(Alex Brandon / AP)
Lawmakers and policy experts are honing in on a small handful of policies — mostly, different forms of federal funding and regulatory flexibility — as the Senate tries its hand at a bipartisan Affordable Care Act fix.
The first of several Senate HELP Committee hearings on the individual market was (believe it or not!) full of substantive health policy discussions, as members questioned state insurance commissioners. Everyone seemed interested in funding the Affordable Care Act's cost-sharing subsidies, and most seemed interested in expanded regulatory waivers for states. A handful of other policy ideas, including direct government payments to help offset the costs of expensive patients, are also looking pretty popular.
What's happening:
Reinsurance programs — in which the government pays insurers to offset the costs of their most expensive patients — came up repeatedly. Speaking of Maine and Alaska's state reinsurance programs, GOP Sen. Susan Collins said, "I think if you look at the experience of those two states alone, it shows the benefit of reinsurance pools."
- Julie McPeak, Tennessee's insurance commissioner, said it can be difficult for states to set up their own reinsurance programs or high risk pools, but they could be very helpful. "I see the additional benefit of the reinsurance program not only to reduce premiums for consumers, but also to increase competition" because "insurers could better estimate the risk of entering the market."
- Democratic Sen. Al Franken also questioned the commissioners about reinsurance, leaving little doubt about how he felt about it when he asked whether "anyone else [would] like to talk about the wisdom of a permanent federal reinsurance program?"
- The problem: "Reinsurance really hard. Costs money. We don't have any money," one senior GOP aide told me."if a reinsurance program is such a good idea and Alaska was able to set one up using some state funds…why don't states do it? All it takes is money," HELP Chairman Lamar Alexander asked.
Also back on the table, per the senior aide: Allowing people younger than 30 to buy polices that only cover catastrophic care.

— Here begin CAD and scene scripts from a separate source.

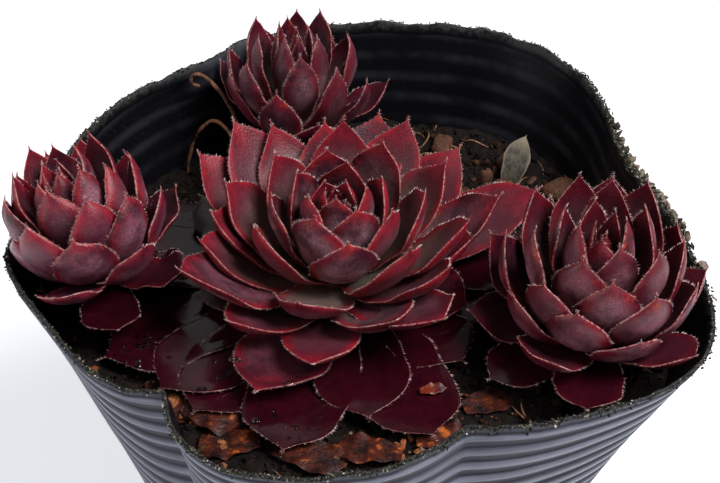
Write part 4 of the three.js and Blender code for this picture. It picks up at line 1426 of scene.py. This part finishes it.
dry_string, string_tree, string_shader = new_material("dry_string", Roughness=0.7)
string_bark = object_noise(string_tree, 1.1, 6.0, 0.75)
string_worn = remap(string_tree, string_bark, 0.35, 0.65)
link(
    string_tree,
    string_shader,
    Base_Color=mix_colours(
        string_tree, string_worn, (0.035, 0.012, 0.008), (0.24, 0.085, 0.035)
    ),
    Normal=bump(string_tree, string_bark, 0.25, 0.9),
)
# radii in mm at the foot and the end, with small swellings between
STRING_FOOT_RADIUS = 0.40
STRING_END_RADIUS = 0.26
STRING_STEPS = 10
for string_node, string_route in (
    ("dry_runner_curl", CURL_ROUTE),
    ("dry_runner_arch", ARCH_ROUTE),
):
    string_path = smooth_path(string_route, STRING_STEPS)
    string_path += 0.07 * ripple_push(string_path, 2.0, 61)
    string_share = np.linspace(0, 1, len(string_path))
    string_taper = (STRING_FOOT_RADIUS - STRING_END_RADIUS) * string_share
    string_radii = STRING_FOOT_RADIUS - string_taper + 0.04 * np.sin(41 * string_share)
    string_points, string_faces = cords(string_path[None], string_radii[None], 9)
    string = new_piece(f"string_{string_node}", string_points, string_faces, [dry_string])
    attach(string, "root")
    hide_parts(string_node)


# =========================================================================== bark chips
# Chips and splinters of orange-brown pine bark in the compost. Each breaks along its layers
# into a rough slab with ragged ends; the smallest lie loose at the front left and back right.

# middle, half sizes, turn and tilt of each chip
BARK_CHIPS = [
    ((-19.6, -31.7, 75.8), (2.6, 1.8, 0.9), 30, 4),
    ((-4.2, -41, 76), (3.2, 1.7, 1), -8, 0),
    ((-27.4, -29.8, 76.2), (1.6, 1.2, 1), 60, 0),
    ((21.2, 21.7, 78.4), (1.2, 0.9, 3.6), 20, 12),
    ((34, 22, 76.8), (3.4, 2.2, 1.6), 40, -10),
    ((36.5, 9.5, 76.6), (2.8, 2, 1.4), -20, 10),
    ((14.5, 35.5, 76.6), (3, 1.8, 1.3), 75, 6),
    ((-27.6, 10.5, 76.2), (1.8, 1.4, 1.1), 15, 0),
    ((26, 30, 76.6), (2.4, 1.8, 1.4), -50, 12),
]
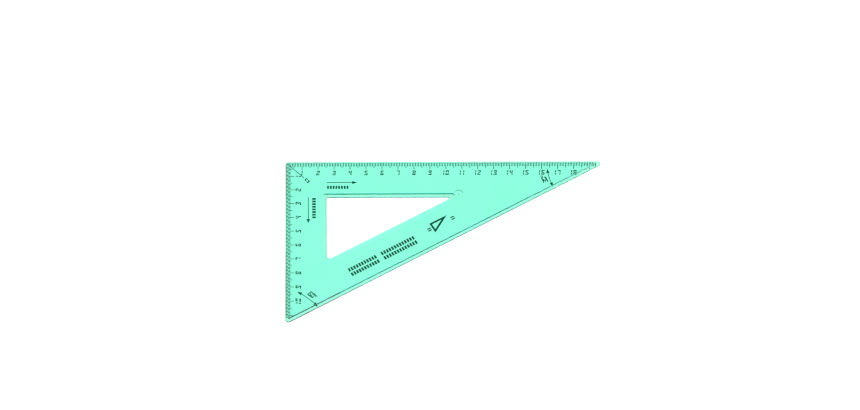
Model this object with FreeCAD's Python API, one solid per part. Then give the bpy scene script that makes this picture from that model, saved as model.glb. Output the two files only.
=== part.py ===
import FreeCAD, Part
import math
import os

from FreeCAD import Vector

# A 30/60/90 degree set square, injection moulded in one piece of tinted clear plastic, with its
# graduations, numerals and marks hot stamped into the underside.
#
# The plate is laid out from its right-angled corner: the long leg runs along +X, the short leg runs
# along -Y, and Z = 0 is the underside.  The stamped marks are laid out from the stamp's zero point,
# just inside that corner.  At the end every solid is shifted so that the origin is the middle of the
# underside's bounding box.  All lengths are in millimetres and all angles in degrees.

# ---- Driving dimensions of the plate ----
LONG_LEG = 201.2            # long leg of the sharp-cornered triangle
TIP_ANGLE = 30.0            # angle at the far end of the long leg
FOOT_ANGLE = 90.0 - TIP_ANGLE
LONG_BAR = 25.7             # width of the bar along each side, from the edge to the opening
SHORT_BAR = 25.3
SLANTED_BAR = 26.0
THICKNESS = 2.6
RIM_THICKNESS = 1.0         # thin rim around every edge, so that a pencil runs close to the paper
SCALE_RIM_WIDTH = 1.45      # width of the rim along both scales
PLAIN_RIM_WIDTH = 1.65      # along the slanted edge and around the opening
RIM_RADII = (1.3, 1.5, 1.8)             # corner roundings: right angle, 30 degree tip, foot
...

- Collins also brought this up, and commissioners seemed generally supportive of the idea.
- The senior aide said adding a copper plan is being discussed either as part of expanded state waivers or in all markets.
There have been several conversations about changes to the ACA's state innovation waivers, particularly about speeding up the federal approval process and making them more flexible.
- "We are proposing changing the standards on what the waiver is judged against. Does it have to be exactly like ACA or can it be different at the states request?" the senior aide said.